Why Global Traders Watch the LSE Open for FX Cues

The London Stock Exchange (LSE) is not just a hub for equities, it is one of the most important events on the global trading calendar. Every weekday at 8:00 AM London time, when the LSE opens its doors, volatility often surges across financial markets, including currencies. For forex traders, the LSE Open for FX Cues is not merely about stock trading, it’s a signal that shapes liquidity, sentiment, and direction in major FX pairs, especially those involving the British pound.

So why do global traders pay such close attention to the LSE open? Let’s break it down.

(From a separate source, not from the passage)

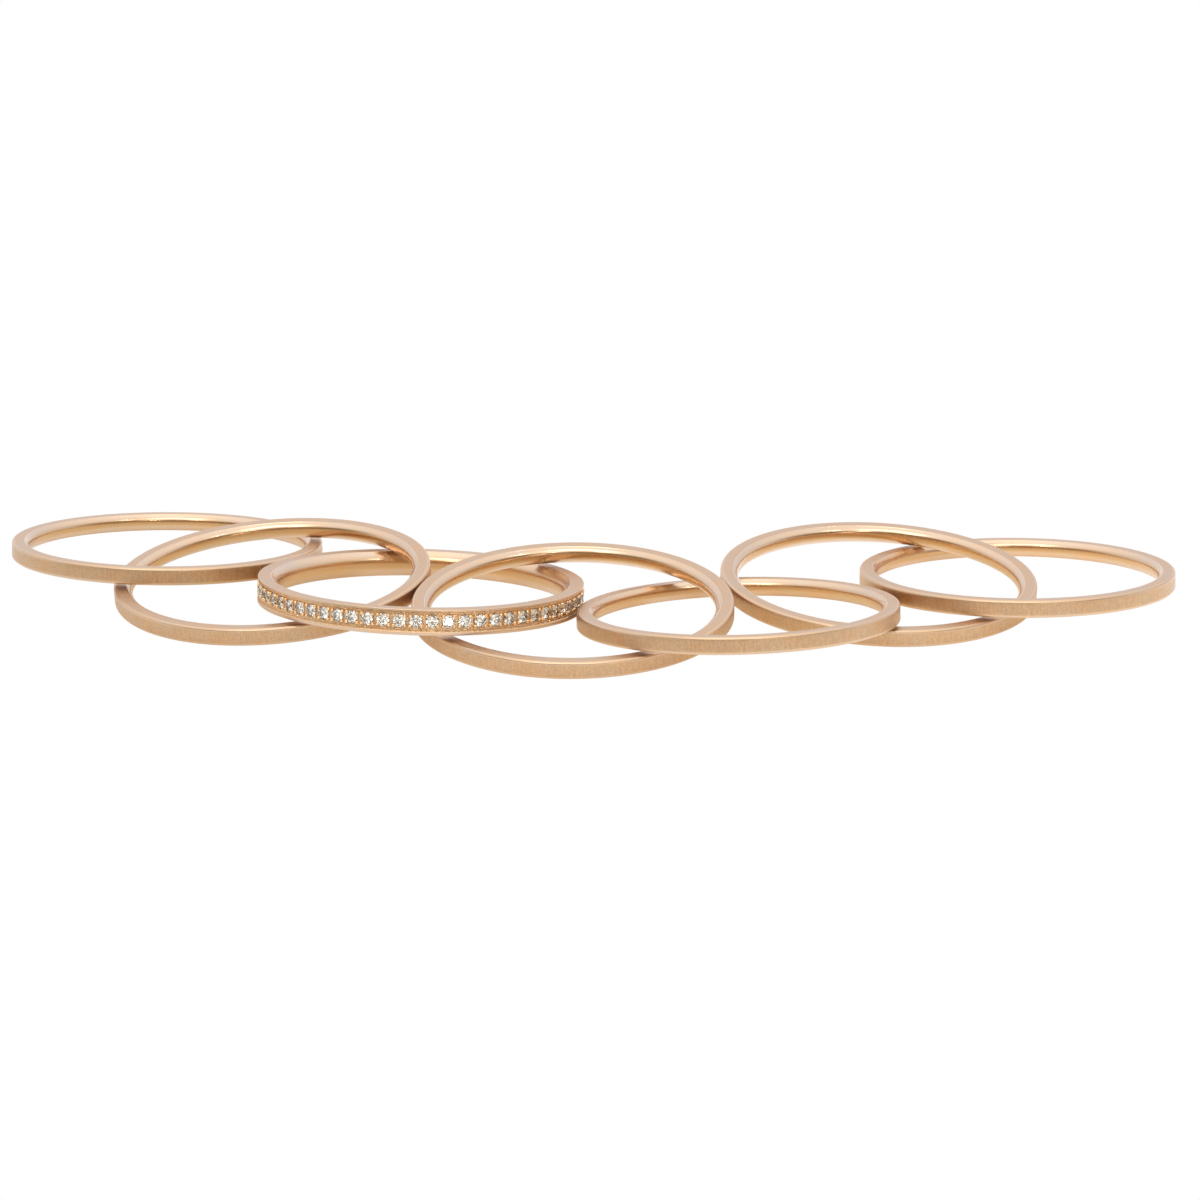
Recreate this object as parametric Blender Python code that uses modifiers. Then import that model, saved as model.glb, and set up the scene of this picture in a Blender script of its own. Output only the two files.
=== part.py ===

London’s Role in Global Forex Trading


London is the beating heart of global foreign exchange. According to the Bank for International Settlements, around 40% of daily FX transactions take place in London. This dominance means that what happens when London markets open can set the tone for the entire trading day.

During the LSE open, liquidity providers, institutional investors, hedge funds, and corporate treasurers all adjust positions. Their activity overlaps with the tail end of the Asian session and leads directly into the start of New York trading hours, creating the most active trading window of the day.

Why the LSE Open Triggers FX Volatility

  1. Liquidity Surge
    As European banks and funds start trading, large volumes of currency orders hit the market. This liquidity surge tightens spreads but also sparks sharp directional moves, particularly in GBP, EUR, and CHF pairs.
  2. Cross-Market Flows
    Equity traders rebalancing portfolios often impact FX markets. For example, foreign investors buying UK equities at the open may need to purchase GBP, creating immediate demand for the pound.
  3. Reaction to Overnight News
    Any geopolitical or economic events that occurred after the New York close and before London opens are priced in rapidly. This “catch-up effect” frequently leads to quick bursts of volatility.
  4. Order Bunching
    Many stop-loss and limit orders accumulate around the London open, which can trigger sharp moves as liquidity providers hunt for execution levels.

The GBP Connection: Why Pound Pairs Move the Most


While the LSE influences global FX sentiment broadly, GBP pairs are the most sensitive. Pairs like GBP/USD, EUR/GBP, and GBP/JPY tend to experience exaggerated moves during the London open. This is partly due to the UK’s economic weight and partly because of the direct link between domestic equities and currency demand.

For example:

  • A strong rally in financials and energy stocks at the LSE open often coincides with GBP strength.
  • Conversely, a weak open in key sectors can pressure the pound, even before economic data releases hit the wires.

How Traders Can Use the LSE Open

  1. Mark the Time Window
    The most volatile period tends to be from 7:45 AM to 9:00 AM London time, as orders flow into the market. Traders can prepare setups in advance to avoid being caught off guard.
  2. Watch Equity Futures
    UK equity index futures (FTSE 100) often give an early hint about the LSE open tone. A strong FTSE open may support GBP, while weakness can weigh on the currency.
  3. Combine with Economic Releases
    Many major UK data points such as GDP, CPI, and employment reports are released around 7:00 AM or shortly before the LSE open. When combined, these events can amplify GBP volatility.
  4. Adapt Position Sizing
    Because volatility can spike quickly, traders may consider smaller initial positions, using scaling techniques as direction becomes clearer.

Global Implications Beyond GBP


The LSE open also influences cross-asset sentiment. When London equities rally strongly, it can set a risk-on tone, supporting currencies like AUD and NZD against safe havens. Conversely, a weak equity open may fuel risk-off flows, benefiting USD, JPY, and CHF.

Even traders who never touch GBP pairs benefit from watching London’s market open. It provides a barometer for global sentiment before the heavier flows of Wall Street come into play.

Conclusion


The London Stock Exchange open is more than just a local market event, it is a global inflection point for forex traders. With London handling the lion’s share of daily FX transactions, the first hour of trading reveals crucial cues about liquidity, order flow, and risk appetite.

By aligning forex strategies with the LSE open, traders gain an edge in anticipating volatility, timing entries, and filtering noise. Whether you are scalping GBP/USD, analyzing EUR/GBP, or simply gauging broader sentiment, ignoring the LSE open is like sailing without a compass.

For traders around the world, 8:00 AM London time is a moment worth circling on the clock every single day.